OBJECTIVE >> Output all the material that follows, exactly as given.

DATA PROVIDED >>

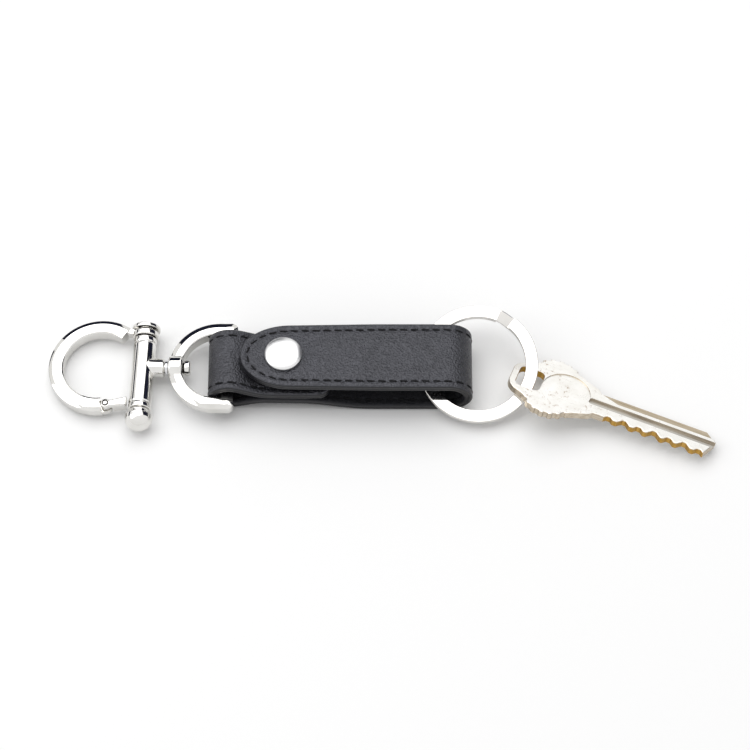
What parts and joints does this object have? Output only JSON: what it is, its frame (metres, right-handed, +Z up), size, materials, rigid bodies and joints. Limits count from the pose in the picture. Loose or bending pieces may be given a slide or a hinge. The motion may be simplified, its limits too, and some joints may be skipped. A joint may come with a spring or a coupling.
{
  "type": "valet keychain",
  "caption": "Folded leather strap with a snap flap that joins a swivelling horseshoe clasp on a D-ring to a flat split ring with a door key.",
  "frame": {"origin": "on the flat of the strap's underside, on its centre line, where it lies on the table", "axes": "+X along the strap from the clasp to the split ring and key, +Z up from the table, the flap and its press fastener on the upper side"},
  "size_m": [0.1676, 0.0393, 0.0142],
  "materials": {
    "grain_leather": "smooth black grain with painted edges",
    "lining_leather": "matt black lining leather",
    "bright_chrome": "polished chrome plate",
    "snap_steel": "dark nickel on pressed steel",
    "ring_nickel": "bright nickel on flat spring steel",
    "key_nickel": "worn nickel plate over brass"
  },
  "bodies": {
    "strap": {"strap_outer": "grain_leather", "strap_lining": "lining_leather", "snap_stud": "snap_steel", "snap_rivet": "snap_steel"},
    "flap": {"flap_outer": "grain_leather", "flap_lining": "lining_leather", "snap_cap": "bright_chrome", "snap_socket": "snap_steel"},
    "d_ring": {"d_ring": "bright_chrome"},
    "clasp": {"bow": "bright_chrome", "cross_barrel": "bright_chrome", "far_cap": "bright_chrome", "near_cap": "bright_chrome", "gate_pin": "bright_chrome", "gate_spring": "snap_steel", "swivel_pin": "bright_chrome", "swivel_washer": "snap_steel"},
    "gate": {"gate": "bright_chrome"},
    "split_ring": {"split_ring": "ring_nickel"},
    "key": {"key": "key_nickel"}
  },
  "joints": [
    {"name": "flap_open", "type": "hinge", "parent": "strap", "child": "flap", "pos_m": [0.0172, 0, 0.0126], "axis": [0, 1, 0], "range_deg": [0, 120]},
    {"name": "d_ring_swing", "type": "hinge", "parent": "strap", "child": "d_ring", "pos_m": [-0.0366, 0, 0.0053], "axis": [0.0436, 0.999, 0], "range_deg": [-75, 100]},
    {"name": "clasp_swivel", "type": "hinge", "parent": "d_ring", "child": "clasp", "pos_m": [-0.05154, 0.00065, 0.00414], "axis": [0.9961, -0.0435, 0.0773], "continuous": true},
    {"name": "gate_open", "type": "hinge", "parent": "clasp", "child": "gate", "pos_m": [-0.06746, -0.00943, 0.00294], "axis": [-0.0773, 0.0034, 0.997], "range_deg": [0, 38], "stiffness_Nm_per_rad": 0.002, "springref_deg": -20.05},
    {"name": "ring_rock", "type": "hinge", "parent": "strap", "child": "split_ring", "pos_m": [0.0259, 0, 0.00607], "axis": [1, 0, 0], "range_deg": [-29, 0]},
    {"name": "key_round", "type": "hinge", "parent": "split_ring", "child": "key", "pos_m": [0.0259, 0.0006, 0.00623], "axis": [0, -0.2504, 0.9681], "range_deg": [-55, 70]}
  ]
}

EXERCISE ANSWER >>
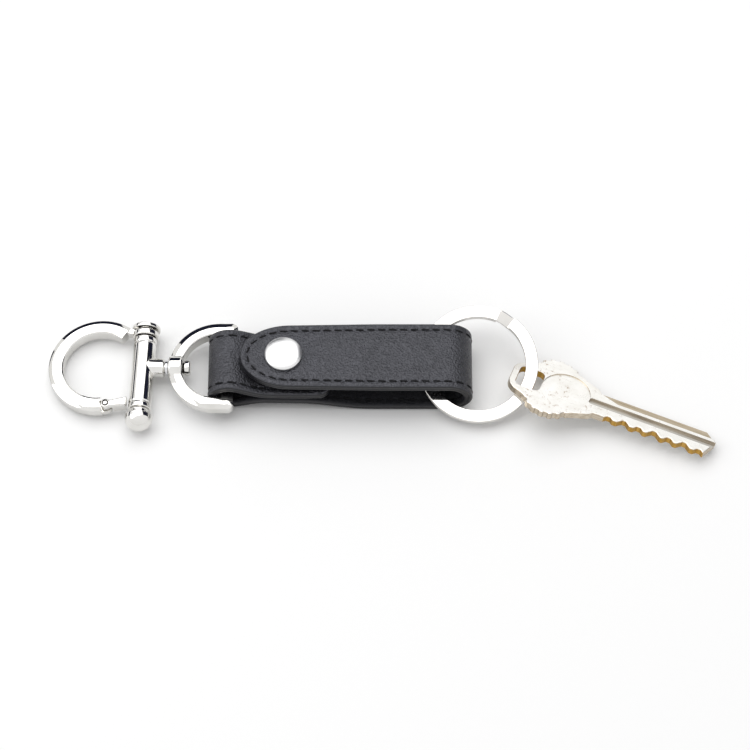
What parts and joints does this object have? Output only JSON: what it is, its frame (metres, right-handed, +Z up), size, materials, rigid bodies and joints. Limits count from the pose in the picture. Loose or bending pieces may be given a slide or a hinge. The motion may be simplified, its limits too, and some joints may be skipped. A joint may come with a spring or a coupling.
{
  "type": "valet keychain",
  "caption": "Folded leather strap with a snap flap that joins a swivelling horseshoe clasp on a D-ring to a flat split ring with a door key.",
  "frame": {"origin": "on the flat of the strap's underside, on its centre line, where it lies on the table", "axes": "+X along the strap from the clasp to the split ring and key, +Z up from the table, the flap and its press fastener on the upper side"},
  "size_m": [0.1676, 0.0393, 0.0142],
  "materials": {
    "grain_leather": "smooth black grain with painted edges",
    "lining_leather": "matt black lining leather",
    "bright_chrome": "polished chrome plate",
    "snap_steel": "dark nickel on pressed steel",
    "ring_nickel": "bright nickel on flat spring steel",
    "key_nickel": "worn nickel plate over brass"
  },
  "bodies": {
    "strap": {"strap_outer": "grain_leather", "strap_lining": "lining_leather", "snap_stud": "snap_steel", "snap_rivet": "snap_steel"},
    "flap": {"flap_outer": "grain_leather", "flap_lining": "lining_leather", "snap_cap": "bright_chrome", "snap_socket": "snap_steel"},
    "d_ring": {"d_ring": "bright_chrome"},
    "clasp": {"bow": "bright_chrome", "cross_barrel": "bright_chrome", "far_cap": "bright_chrome", "near_cap": "bright_chrome", "gate_pin": "bright_chrome", "gate_spring": "snap_steel", "swivel_pin": "bright_chrome", "swivel_washer": "snap_steel"},
    "gate": {"gate": "bright_chrome"},
    "split_ring": {"split_ring": "ring_nickel"},
    "key": {"key": "key_nickel"}
  },
  "joints": [
    {"name": "flap_open", "type": "hinge", "parent": "strap", "child": "flap", "pos_m": [0.0172, 0, 0.0126], "axis": [0, 1, 0], "range_deg": [0, 120]},
    {"name": "d_ring_swing", "type": "hinge", "parent": "strap", "child": "d_ring", "pos_m": [-0.0366, 0, 0.0053], "axis": [0.0436, 0.999, 0], "range_deg": [-75, 100]},
    {"name": "clasp_swivel", "type": "hinge", "parent": "d_ring", "child": "clasp", "pos_m": [-0.05154, 0.00065, 0.00414], "axis": [0.9961, -0.0435, 0.0773], "continuous": true},
    {"name": "gate_open", "type": "hinge", "parent": "clasp", "child": "gate", "pos_m": [-0.06746, -0.00943, 0.00294], "axis": [-0.0773, 0.0034, 0.997], "range_deg": [0, 38], "stiffness_Nm_per_rad": 0.002, "springref_deg": -20.05},
    {"name": "ring_rock", "type": "hinge", "parent": "strap", "child": "split_ring", "pos_m": [0.0259, 0, 0.00607], "axis": [1, 0, 0], "range_deg": [-29, 0]},
    {"name": "key_round", "type": "hinge", "parent": "split_ring", "child": "key", "pos_m": [0.0259, 0.0006, 0.00623], "axis": [0, -0.2504, 0.9681], "range_deg": [-55, 70]}
  ]
}